Supplied material:
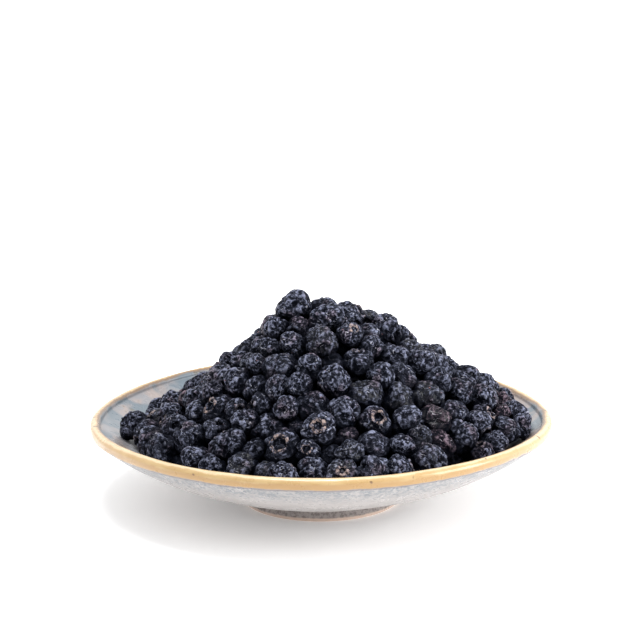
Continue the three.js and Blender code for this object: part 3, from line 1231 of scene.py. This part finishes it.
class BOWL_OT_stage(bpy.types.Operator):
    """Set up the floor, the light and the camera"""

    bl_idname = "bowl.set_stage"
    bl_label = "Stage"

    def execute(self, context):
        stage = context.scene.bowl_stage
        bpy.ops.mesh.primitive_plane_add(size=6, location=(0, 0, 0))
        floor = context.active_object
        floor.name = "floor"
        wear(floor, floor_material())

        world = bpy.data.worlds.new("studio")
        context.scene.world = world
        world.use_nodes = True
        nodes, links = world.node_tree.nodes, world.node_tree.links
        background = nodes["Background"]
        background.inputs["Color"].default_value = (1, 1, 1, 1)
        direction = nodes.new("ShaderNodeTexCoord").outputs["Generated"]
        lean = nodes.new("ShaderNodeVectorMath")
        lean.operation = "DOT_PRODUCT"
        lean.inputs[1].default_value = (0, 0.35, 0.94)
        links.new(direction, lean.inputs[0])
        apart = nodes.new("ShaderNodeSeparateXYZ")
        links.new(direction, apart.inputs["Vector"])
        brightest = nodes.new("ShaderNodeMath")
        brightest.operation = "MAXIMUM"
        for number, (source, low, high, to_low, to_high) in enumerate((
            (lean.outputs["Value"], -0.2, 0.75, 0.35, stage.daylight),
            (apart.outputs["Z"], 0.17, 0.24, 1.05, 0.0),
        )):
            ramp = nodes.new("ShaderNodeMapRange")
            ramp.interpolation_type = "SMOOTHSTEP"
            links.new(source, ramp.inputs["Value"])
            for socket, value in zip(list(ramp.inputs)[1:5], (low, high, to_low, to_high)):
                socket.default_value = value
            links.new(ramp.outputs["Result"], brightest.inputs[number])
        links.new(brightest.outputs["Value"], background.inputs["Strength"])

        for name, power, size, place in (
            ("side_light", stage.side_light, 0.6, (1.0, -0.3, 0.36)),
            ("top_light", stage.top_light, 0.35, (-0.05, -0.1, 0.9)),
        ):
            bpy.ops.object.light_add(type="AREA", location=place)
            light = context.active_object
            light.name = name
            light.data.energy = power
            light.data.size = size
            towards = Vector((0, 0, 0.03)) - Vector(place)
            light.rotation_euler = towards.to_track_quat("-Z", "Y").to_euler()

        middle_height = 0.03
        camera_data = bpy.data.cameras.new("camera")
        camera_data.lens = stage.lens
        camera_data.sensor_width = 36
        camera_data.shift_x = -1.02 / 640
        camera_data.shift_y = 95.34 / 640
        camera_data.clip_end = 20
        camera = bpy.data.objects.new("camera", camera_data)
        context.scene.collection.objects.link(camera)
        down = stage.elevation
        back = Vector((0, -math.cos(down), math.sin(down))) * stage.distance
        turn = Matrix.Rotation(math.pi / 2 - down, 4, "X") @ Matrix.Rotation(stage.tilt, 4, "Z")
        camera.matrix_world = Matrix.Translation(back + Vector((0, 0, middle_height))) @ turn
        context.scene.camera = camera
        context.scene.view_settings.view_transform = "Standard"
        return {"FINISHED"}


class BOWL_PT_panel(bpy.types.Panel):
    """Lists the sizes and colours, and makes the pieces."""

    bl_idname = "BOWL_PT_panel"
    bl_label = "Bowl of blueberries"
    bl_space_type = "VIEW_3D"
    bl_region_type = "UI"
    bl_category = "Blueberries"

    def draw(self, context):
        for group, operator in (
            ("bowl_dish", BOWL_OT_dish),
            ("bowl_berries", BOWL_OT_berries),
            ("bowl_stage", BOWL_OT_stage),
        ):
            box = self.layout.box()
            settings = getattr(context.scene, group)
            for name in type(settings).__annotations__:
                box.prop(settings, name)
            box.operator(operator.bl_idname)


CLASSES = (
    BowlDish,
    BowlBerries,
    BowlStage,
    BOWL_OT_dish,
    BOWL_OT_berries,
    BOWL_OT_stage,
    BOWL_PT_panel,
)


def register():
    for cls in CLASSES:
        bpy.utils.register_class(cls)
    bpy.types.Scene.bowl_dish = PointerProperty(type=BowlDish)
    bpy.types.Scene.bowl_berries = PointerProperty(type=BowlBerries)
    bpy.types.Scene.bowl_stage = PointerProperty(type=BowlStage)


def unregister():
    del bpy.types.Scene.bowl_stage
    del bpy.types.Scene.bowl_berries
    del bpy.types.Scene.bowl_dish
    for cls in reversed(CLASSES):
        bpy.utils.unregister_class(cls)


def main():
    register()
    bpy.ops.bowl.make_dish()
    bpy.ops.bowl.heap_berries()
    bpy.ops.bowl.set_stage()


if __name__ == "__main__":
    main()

Do this:
What you return should be the lines from the start of the data through the line with "wear(floor, floor_material())", quoted exactly and nothing more.

Solution to this problem:
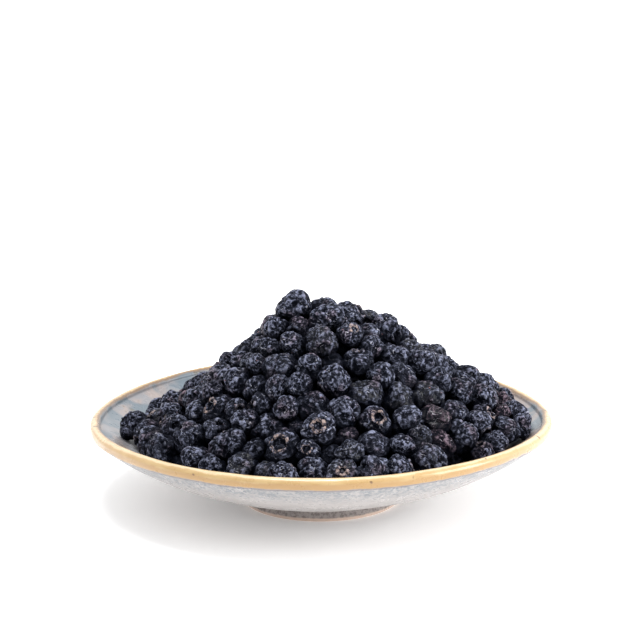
Continue the three.js and Blender code for this object: part 3, from line 1231 of scene.py. This part finishes it.
class BOWL_OT_stage(bpy.types.Operator):
    """Set up the floor, the light and the camera"""

    bl_idname = "bowl.set_stage"
    bl_label = "Stage"

    def execute(self, context):
        stage = context.scene.bowl_stage
        bpy.ops.mesh.primitive_plane_add(size=6, location=(0, 0, 0))
        floor = context.active_object
        floor.name = "floor"
        wear(floor, floor_material())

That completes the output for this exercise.